Samuel W. Tucker: A man ahead of his time
Police removing sit-in participants from the Alexandria Library
Samuel W. Tucker: A man ahead of his time
21 August 2014
By Derrick Perkins
In 1939, quietly reading a book in a city public library meant risking arrest, depending on the color of your skin. One young, black Alexandria attorney pressed it to his advantage.
Seventy-five years ago today, Samuel Wilbert Tucker sent five well-dressed black men into the Alexandria library now the Kate Waller Barrett branch to ask for a borrowers card. One by one, the first four entered and made the request, only to be refused by a baffled librarian. ... The library was whites-only, after all.

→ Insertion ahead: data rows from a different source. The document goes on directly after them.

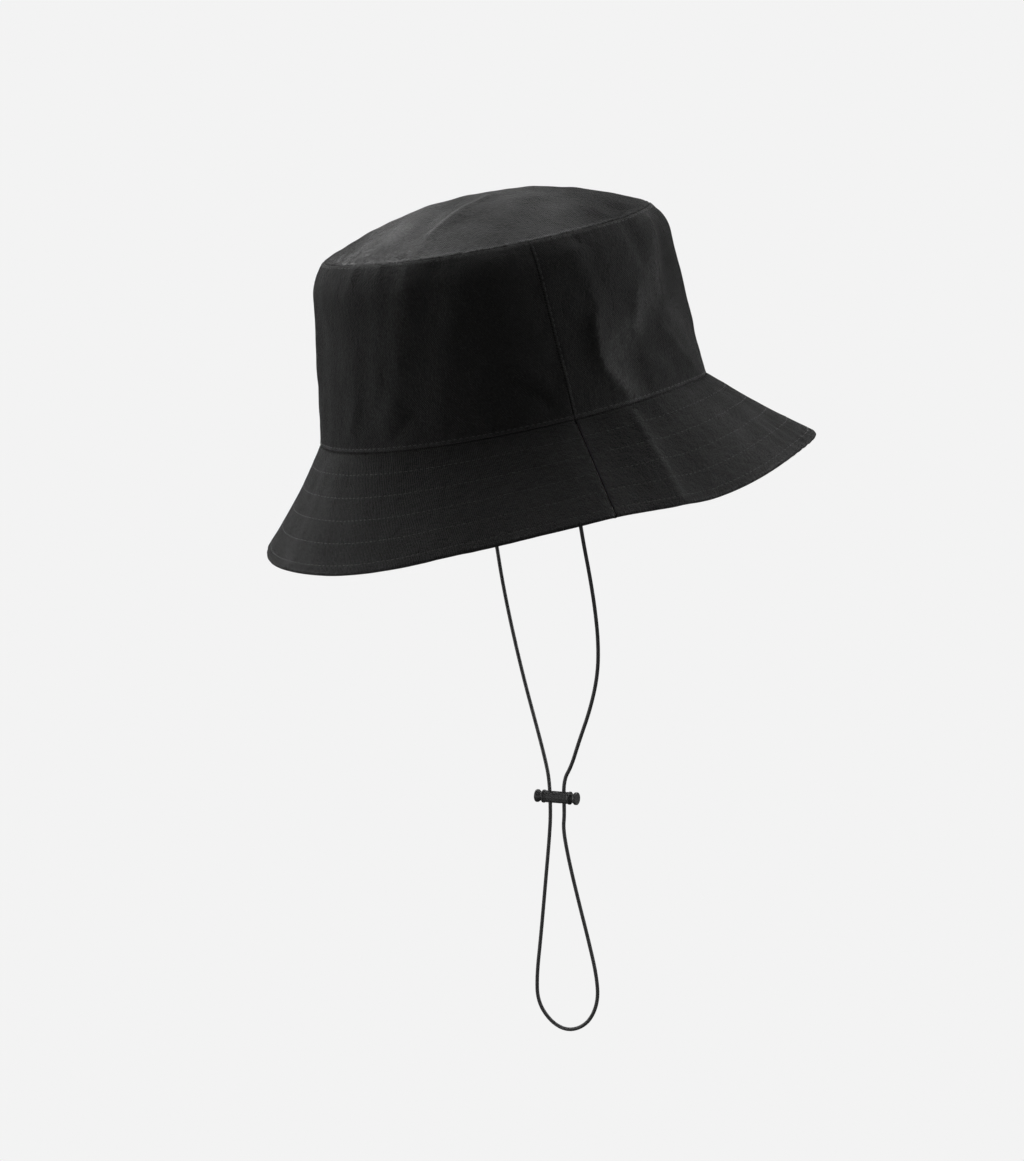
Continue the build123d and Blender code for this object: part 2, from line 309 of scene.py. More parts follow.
def wall_point(u, run, depth=0.0, extra=0.0):
    """A point of the wall, `depth` inside its outer face."""
    turn = turn_at(u)
    base, out = seam_point(turn)
    share, up, angle = wall_section(run)
    lift = wall_relief(turn, u, run) + extra - depth
    foot = around(turn, FOOT_SHIFTS)
    shift = foot + (around(turn, TOP_SHIFTS) - foot) * run / WALL_RUN
    across = -lean(turn) * share + lift * np.cos(angle) + shift
    risen = up / WALL_HEIGHT
    z = risen * around(turn, WALL_TOPS) + (1 - risen) * around(turn, FOOT_RISES)
    z = z + lift * np.sin(angle)
    x = base[..., 0] + out[..., 0] * across
    y = base[..., 1] + out[..., 1] * across + z * CROWN_SET_BACK / WALL_HEIGHT
    return np.stack([x, y, z], -1)


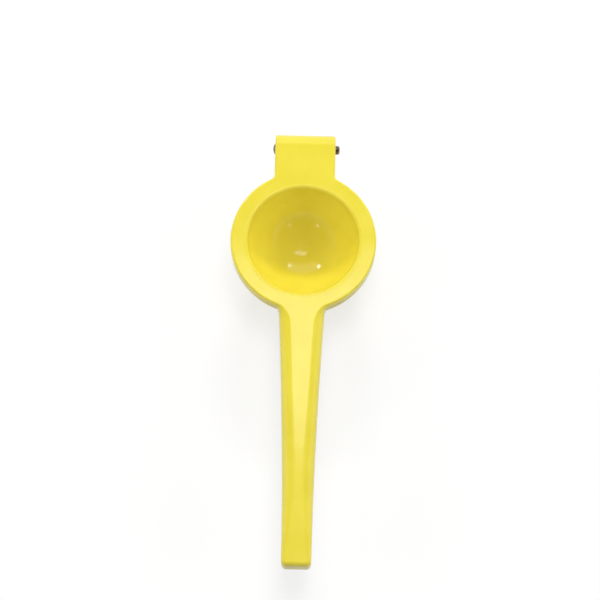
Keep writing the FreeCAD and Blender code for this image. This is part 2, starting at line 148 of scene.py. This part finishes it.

Rebuked, the men quietly selected books from the nearby stacks and sat down to read. The fifth, a man named William Buddy Evans, made immediately for a book and found a seat, joining his compatriots. ... There they sat until the police arrived. Reading in the public library earned the five black men disorderly conduct charges.
Tucker wanted to make a gesture, said S. J. Ackerman, who delved into the civil rights lawyers life story in a riveting and deeply researched article for The Washington Post in 2000. Old Virginia was really squeamish. They had all these pretentions about how civilized everyone was. Tucker wanted to embarrass them.